→ **SHORT EXERCISE**:
Reproduce the span that opens at the line containing "graph = bpy.context.evaluated_depsgraph_get()" and closes at the line containing "bpy.data.objects.remove(obj)", both lines included, without alteration and without any other line.

→ **GIVEN INFORMATION**:
++++

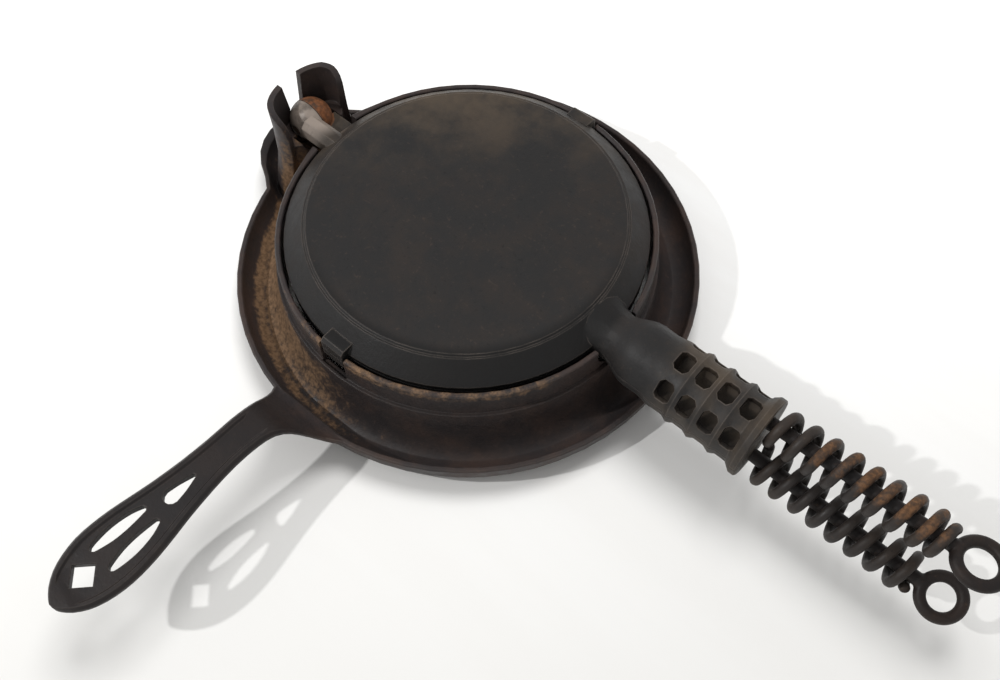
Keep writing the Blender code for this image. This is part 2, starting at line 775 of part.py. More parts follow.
def make_pan():
    """A whole pan, as the upper one lies: disc, studs, lugs, hinge arm, neck, ferrule and collar."""
    grip = lathe(handle_profile(), TUBE_SIDES, "grip_half", along_x(0, 0, PARTING_HEIGHT))
    hollow = rod_shape(
        FERRULE_RADIUS - FERRULE_WALL,
        (FERRULE_START + FERRULE_WALL / 2, 0, PARTING_HEIGHT),
        (FERRULE_END, 0, PARTING_HEIGHT),
        TUBE_SIDES,
        "ferrule_hollow",
    )
    web = box(
        (NECK_END, -FERRULE_RADIUS, PARTING_HEIGHT - FERRULE_RADIUS),
        (COLLAR_END, FERRULE_RADIUS, PARTING_HEIGHT + FERRULE_WEB),
        "ferrule_web",
    )
    hollow = combine(hollow, ("DIFFERENCE", web))
    start, end = rod_line(UPPER_EYE)
    run = (end - start).normalized()
    ends = (start - run * PIECE_GAP, start + run * CUT_OVERRUN)
    rod_hole = rod_shape(ROD_RADIUS + PIECE_GAP, *ends, ROD_SIDES, "rod_hole")
    reach = COLLAR_END + CUT_OVERRUN
    below = box((0, -reach, -reach), (reach, reach, PARTING_HEIGHT + HALF_GAP), "lower_half")
    vents = [vent(i, row) for i in range(VENT_COUNT) for row in (-1, 0, 1)]
    cuts = [("DIFFERENCE", cutter) for cutter in (hollow, *vents, rod_hole, below)]
    grip = combine(grip, *cuts)
    bore = rod_shape(
        PIN_RADIUS + PIECE_GAP,
        (HINGE_X, -BALL_RADIUS - CUT_OVERRUN, PARTING_HEIGHT),
        (HINGE_X, BALL_RADIUS + CUT_OVERRUN, PARTING_HEIGHT),
        ROD_SIDES * 2,
        "pin_bore",
    )
    shapes = [waffle_studs(), lug(-1), lug(1), hinge_arm(), half_ball(), neck_flare(), grip]
    steps = [("UNION", shape) for shape in shapes]
    return combine(pan_disc(), *steps, ("DIFFERENCE", bore))


def make_rod(eye, steel, name, parent):
    """A handle rod with its eye, as the upper one lies."""
    start, centre = rod_line(eye)
    ring_radius, wire_radius, roll = eye
    run = (centre - start).normalized()
    straight = rod_shape(ROD_RADIUS, start, centre - run * ring_radius, ROD_SIDES, name)
    place = Matrix.Translation(centre) @ Matrix.Rotation(roll, 4, run)
    rows = []
    for i in range(EYE_SIDES):
        turn = math.tau * (i + 0.5) / EYE_SIDES
        row = []
        for j in range(ROD_SIDES):
            lean = math.tau * j / ROD_SIDES
            reach = ring_radius + wire_radius * math.cos(lean)
            rise = wire_radius * math.sin(lean)
            row.append(place @ Vector((reach * math.cos(turn), reach * math.sin(turn), rise)))
        rows.append(row)
    ring = skin(rows, True, "eye")
    return finish(combine(straight, ("UNION", ring)), steel, start, parent)


def coil_route(eye):
    """Points along the middle of a coil's wire. It starts a part turn before its first top, against the
    collar, and its last turn is tighter and hugs the rod.
    """
    start, end = rod_line(eye)
    run = (end - start).normalized()
    side = run.cross(Vector((0, 0, 1))).normalized()
    up = side.cross(run)
    lead = round(COIL_LEAD_TURNS * COIL_POINTS_PER_TURN)
    count = round(COIL_TURNS * COIL_POINTS_PER_TURN)
    first = (COIL_START - start.x) / run.x + WIRE_RADIUS + COIL_PITCH * COIL_LEAD_TURNS
    points = []
    for i in range(-lead, count + 1):
        turn = i / COIL_POINTS_PER_TURN
        left = COIL_TURNS - turn
        ease = min(left / COIL_TIGHT_TURNS, 1)
        radius = TIGHT_RADIUS + (COIL_RADIUS - TIGHT_RADIUS) * ease * ease * (3 - 2 * ease)
        angle = math.tau * turn
        along = first + COIL_PITCH * turn - (COIL_PITCH - COIL_END_PITCH) * max(1 - left, 0)
        points.append(start + run * along + (up * math.cos(angle) - side * math.sin(angle)) * radius)
    return points


def least_self_gap(points):
    """Least gap of a tube to itself, from points that lie further along it than half a turn."""
    places = np.array([tuple(point) for point in points])
    apart = np.linalg.norm(places[:, None] - places[None], axis=2)
    index = np.arange(len(points))
    far = np.abs(index[:, None] - index[None]) > COIL_POINTS_PER_TURN / 2
    return apart[far].min() - 2 * WIRE_RADIUS


def make_coil(eye, steel, name, parent):
    """A coil grip, as the upper one lies: one wire wound loosely round its rod."""
    points = coil_route(eye)
    curve = bpy.data.curves.new(name, "CURVE")
    curve.dimensions = "3D"
    curve.bevel_depth = WIRE_RADIUS
    curve.bevel_resolution = 1
    curve.use_fill_caps = True
    spline = curve.splines.new("POLY")
    spline.points.add(len(points) - 1)
    start, _ = rod_line(eye)
    for point, place in zip(spline.points, points):
        point.co = (*(place - start), 1)
    curve.materials.append(steel)
    made = bpy.data.objects.new(name, curve)
    bpy.context.scene.collection.objects.link(made)
    made.location = start
    made.parent = parent
    made.matrix_parent_inverse = Matrix.Translation(-parent_place(parent))
    print(f"{name}: least gap to itself {least_self_gap(points) * 1000:.2f} mm")
    return made


def turn_over(made):
    """Turns a piece half round the handle's axis, onto the lower pan's side."""
    pivot = Vector((HINGE_X, 0, PARTING_HEIGHT))
    half_turn = Matrix.Rotation(math.pi, 4, "X")
    made.location = pivot + half_turn @ (made.location - pivot)
    made.rotation_euler = (math.pi, 0, 0)


def main():
    for old in list(bpy.data.objects):
        bpy.data.objects.remove(old)
    iron = material("cast_iron", (0.045, 0.042, 0.040), 0.55, 0.7)
    pan_iron = material("pan_iron", (0.040, 0.039, 0.038), 0.5, 0.7)
    steel = material("handle_steel", (0.075, 0.060, 0.048), 0.5, 0.8)
    coil_steel = material("coil_steel", (0.110, 0.065, 0.038), 0.6, 0.7)
    pin_steel = material("pin_steel", (0.10, 0.09, 0.08), 0.45, 0.9)

    base = make_base(iron)
    pivot = (HINGE_X, 0, PARTING_HEIGHT)
    half_pin = BALL_RADIUS - PIN_INSET
    pin = lathe(
        (
            (0, -half_pin),
            (PIN_RADIUS - PIN_CHAMFER, -half_pin),
            (PIN_RADIUS, PIN_CHAMFER - half_pin),
            (PIN_RADIUS, half_pin - PIN_CHAMFER),
            (PIN_RADIUS - PIN_CHAMFER, half_pin),
            (0, half_pin),
        ),
        ROD_SIDES,
        "hinge_pin",
        Matrix.Translation(pivot) @ Matrix.Rotation(math.radians(90), 4, "X"),
    )
    finish(pin, pin_steel, pivot, base)
    upper = make_pan()
    upper.name = "upper_pan"
    finish(upper, pan_iron, pivot)
    lower = bpy.data.objects.new("lower_pan", upper.data)
    bpy.context.scene.collection.objects.link(lower)
    lower.location = pivot
    lower.rotation_euler = (math.pi, 0, 0)

    pieces = {}
    for side, eye in (("upper", UPPER_EYE), ("lower", LOWER_EYE)):
        pieces[side] = [
            make_rod(eye, steel, f"{side}_handle_rod", None),
            make_coil(eye, coil_steel, f"{side}_coil_grip", base),
        ]
    for piece in pieces["lower"]:
        turn_over(piece)

    bpy.context.view_layer.update()
    for child, parent in ((lower, pin), (upper, lower)):
        child.parent = parent
        child.matrix_parent_inverse = parent.matrix_world.inverted()
    for side, pan in (("upper", upper), ("lower", lower)):
        for piece in pieces[side]:
            piece.parent = pan
            piece.matrix_parent_inverse = pan.matrix_world.inverted()
            bpy.context.view_layer.update()

    centre_on_origin(base)


def centre_on_origin(base):
    """Moves the base, which carries everything, so that the whole box is centred over the origin."""
    bpy.context.view_layer.update()
    graph = bpy.context.evaluated_depsgraph_get()
    corners = []
    for made in bpy.data.objects:
        if made.hide_render:
            continue
        shape = made.evaluated_get(graph)
        mesh = shape.to_mesh()
        corners += [shape.matrix_world @ vertex.co for vertex in mesh.vertices]
        shape.to_mesh_clear()
    places = np.array([tuple(corner) for corner in corners])
    middle = (places.max(axis=0) + places.min(axis=0)) / 2
    base.location = (-middle[0], -middle[1], -places[:, 2].min())
    bpy.context.view_layer.update()
    print("pans' centre at", [round(value, 6) for value in base.location])


main()
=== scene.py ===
"""Looks of the stovetop waffle iron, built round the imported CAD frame.

Metres, +Z up, in the frame of the CAD model. The base, the pans and the hinge pin are the CAD's own
meshes, dressed in old iron. The two coils and the two handle rods are made here, in their nodes' places.
Near, left and lower in a comment are as in the photograph, for directions that are fixed to the frame.
"""

import json
import math

import bpy
import numpy as np
from mathutils import Matrix, Vector


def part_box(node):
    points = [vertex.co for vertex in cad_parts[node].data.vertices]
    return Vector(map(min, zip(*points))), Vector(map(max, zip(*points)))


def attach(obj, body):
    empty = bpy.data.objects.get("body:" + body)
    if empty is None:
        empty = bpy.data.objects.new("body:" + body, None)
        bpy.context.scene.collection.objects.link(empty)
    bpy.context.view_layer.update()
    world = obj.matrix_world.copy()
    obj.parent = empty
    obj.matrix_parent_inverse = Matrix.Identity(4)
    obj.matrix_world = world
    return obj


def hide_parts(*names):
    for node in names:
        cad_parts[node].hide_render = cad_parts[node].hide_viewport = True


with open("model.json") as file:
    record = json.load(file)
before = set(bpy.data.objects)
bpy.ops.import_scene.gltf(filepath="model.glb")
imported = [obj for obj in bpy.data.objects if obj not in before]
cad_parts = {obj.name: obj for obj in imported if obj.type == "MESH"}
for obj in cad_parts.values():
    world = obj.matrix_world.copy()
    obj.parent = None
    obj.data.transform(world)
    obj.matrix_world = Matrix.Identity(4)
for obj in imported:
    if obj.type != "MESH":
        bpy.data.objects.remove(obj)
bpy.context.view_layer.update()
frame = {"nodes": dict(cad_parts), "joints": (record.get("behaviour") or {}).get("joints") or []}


def srgb(red, green, blue):
    """A linear colour from 0 to 255 screen values."""
    values = []
    for part in (red, green, blue):
        share = part / 255
        values.append(share / 12.92 if share <= 0.04045 else ((share + 0.055) / 1.055) ** 2.4)
    return (*values, 1)


def shade(colour, share):
    """A colour made darker or brighter."""
    return (*(value * share for value in colour[:3]), 1)


JOINTS = {joint["name"]: joint for joint in frame["joints"]}
HINGE = Vector(JOINTS["pans_flip"]["pos_m"])
HINGE_TO_CENTRE = 0.1015
PAN_CENTRE = HINGE + Vector((HINGE_TO_CENTRE, 0, 0))
SIGNS = {"upper": 1, "lower": -1}

# Camera: its axes in the frame, and where it stands: back from the pans' centre, then right and up
CAMERA_RIGHT = Vector((0.7570, 0.6534, 0.0))
CAMERA_UP = Vector((-0.5666, 0.6565, 0.4980))
CAMERA_BACK = Vector((0.3254, -0.3770, 0.8672))
CAMERA_DISTANCE = 0.46908
CAMERA_OFFSET = (0.01483, -0.0501)
CAMERA_LENS = 37.2017
CAMERA_CLIP = (0.01, 50)
SENSOR = 36

# Directions: along the handle, and level ones towards the near side, the left and the lower side
ALONG_HANDLE = (1, 0, 0)
NEAR = (0.6534, -0.7570, 0)
GUTTER_RUST_SIDE = (-0.757, -0.6534, 0)
WALL_RUST_AND_HIGHLIGHT_SIDE = (0.42, -0.91, 0)
# Towards the table's painted shade
TABLE_PAINTED_SHADE_SIDE = (0.58, -0.815, 0)

# Light: the sky's strength, and each lamp's place from the pans' centre, its width and its power
SKY = 0.53
KEY_LAMP = (Vector((-0.43, -0.70, 0.79)), 0.03, 5.2)
OVERHEAD_LAMP = (Vector((-0.10, 0.35, 1.20)), 0.65, 9.5)

# Table top: half its width, how far it lies under the iron, its tones, and how its painted shade, darker
# towards the lower side, comes in
TABLE_HALF = 3.0
TABLE_GAP = 0.0002
TABLE_TONES = (srgb(245, 244, 242), srgb(250, 250, 249))
TABLE_PAINTED_SHADE = srgb(218, 217, 214)
TABLE_PAINTED_SHADE_FALL = (-0.12, 0.30)
STREAK_AREAS = (0.35, 0.7)
TABLE_ROUGH = 0.7
TABLE_GLOSS = 0.2

# Noises: scale, detail, roughness, shift and stretch
PATCHES = (34, 5, 0.62)
BLOTCHES = (95, 6, 0.66, (3, 1, 2))
SPECKS = (520, 3, 0.6, (1, 4, 2))
FINE = (1500, 3, 0.65)
WAVES = (170, 4, 0.55)
STREAKS = (3.2, 5, 0.6, (0, 0, 0), (1.0, 7.0, 1.0))

# A row of numbers for steps() says where an amount starts and where it is full, and then its two ends.
# Iron's skin, by its noises, and by how open the air is round a point for the painted shade in its hollows
BROWN_AREAS = (0.40, 0.66, 0.0)
BRIGHT_SPECKS = (0.58, 0.80, 0.0, 0.35)
DARK_SPECKS = (0.40, 0.22, 0.0, 0.55)
SHEEN_AND_PATINA_AREAS = (0.30, 0.66)
RUST_AREAS = (0.42, 0.86)
RUST_TONES = (0.35, 0.65)
PAINTED_HOLLOW_SHADE = (0.12, 0.55, 0.55, 0.0)
DULL_AREAS = (0.3, 0.7)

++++

→ **SOLUTION FOR THIS EXERCISE**:
    graph = bpy.context.evaluated_depsgraph_get()
    corners = []
    for made in bpy.data.objects:
        if made.hide_render:
            continue
        shape = made.evaluated_get(graph)
        mesh = shape.to_mesh()
        corners += [shape.matrix_world @ vertex.co for vertex in mesh.vertices]
        shape.to_mesh_clear()
    places = np.array([tuple(corner) for corner in corners])
    middle = (places.max(axis=0) + places.min(axis=0)) / 2
    base.location = (-middle[0], -middle[1], -places[:, 2].min())
    bpy.context.view_layer.update()
    print("pans' centre at", [round(value, 6) for value in base.location])


main()
=== scene.py ===
"""Looks of the stovetop waffle iron, built round the imported CAD frame.

Metres, +Z up, in the frame of the CAD model. The base, the pans and the hinge pin are the CAD's own
meshes, dressed in old iron. The two coils and the two handle rods are made here, in their nodes' places.
Near, left and lower in a comment are as in the photograph, for directions that are fixed to the frame.
"""

import json
import math

import bpy
import numpy as np
from mathutils import Matrix, Vector


def part_box(node):
    points = [vertex.co for vertex in cad_parts[node].data.vertices]
    return Vector(map(min, zip(*points))), Vector(map(max, zip(*points)))


def attach(obj, body):
    empty = bpy.data.objects.get("body:" + body)
    if empty is None:
        empty = bpy.data.objects.new("body:" + body, None)
        bpy.context.scene.collection.objects.link(empty)
    bpy.context.view_layer.update()
    world = obj.matrix_world.copy()
    obj.parent = empty
    obj.matrix_parent_inverse = Matrix.Identity(4)
    obj.matrix_world = world
    return obj


def hide_parts(*names):
    for node in names:
        cad_parts[node].hide_render = cad_parts[node].hide_viewport = True


with open("model.json") as file:
    record = json.load(file)
before = set(bpy.data.objects)
bpy.ops.import_scene.gltf(filepath="model.glb")
imported = [obj for obj in bpy.data.objects if obj not in before]
cad_parts = {obj.name: obj for obj in imported if obj.type == "MESH"}
for obj in cad_parts.values():
    world = obj.matrix_world.copy()
    obj.parent = None
    obj.data.transform(world)
    obj.matrix_world = Matrix.Identity(4)
for obj in imported:
    if obj.type != "MESH":
        bpy.data.objects.remove(obj)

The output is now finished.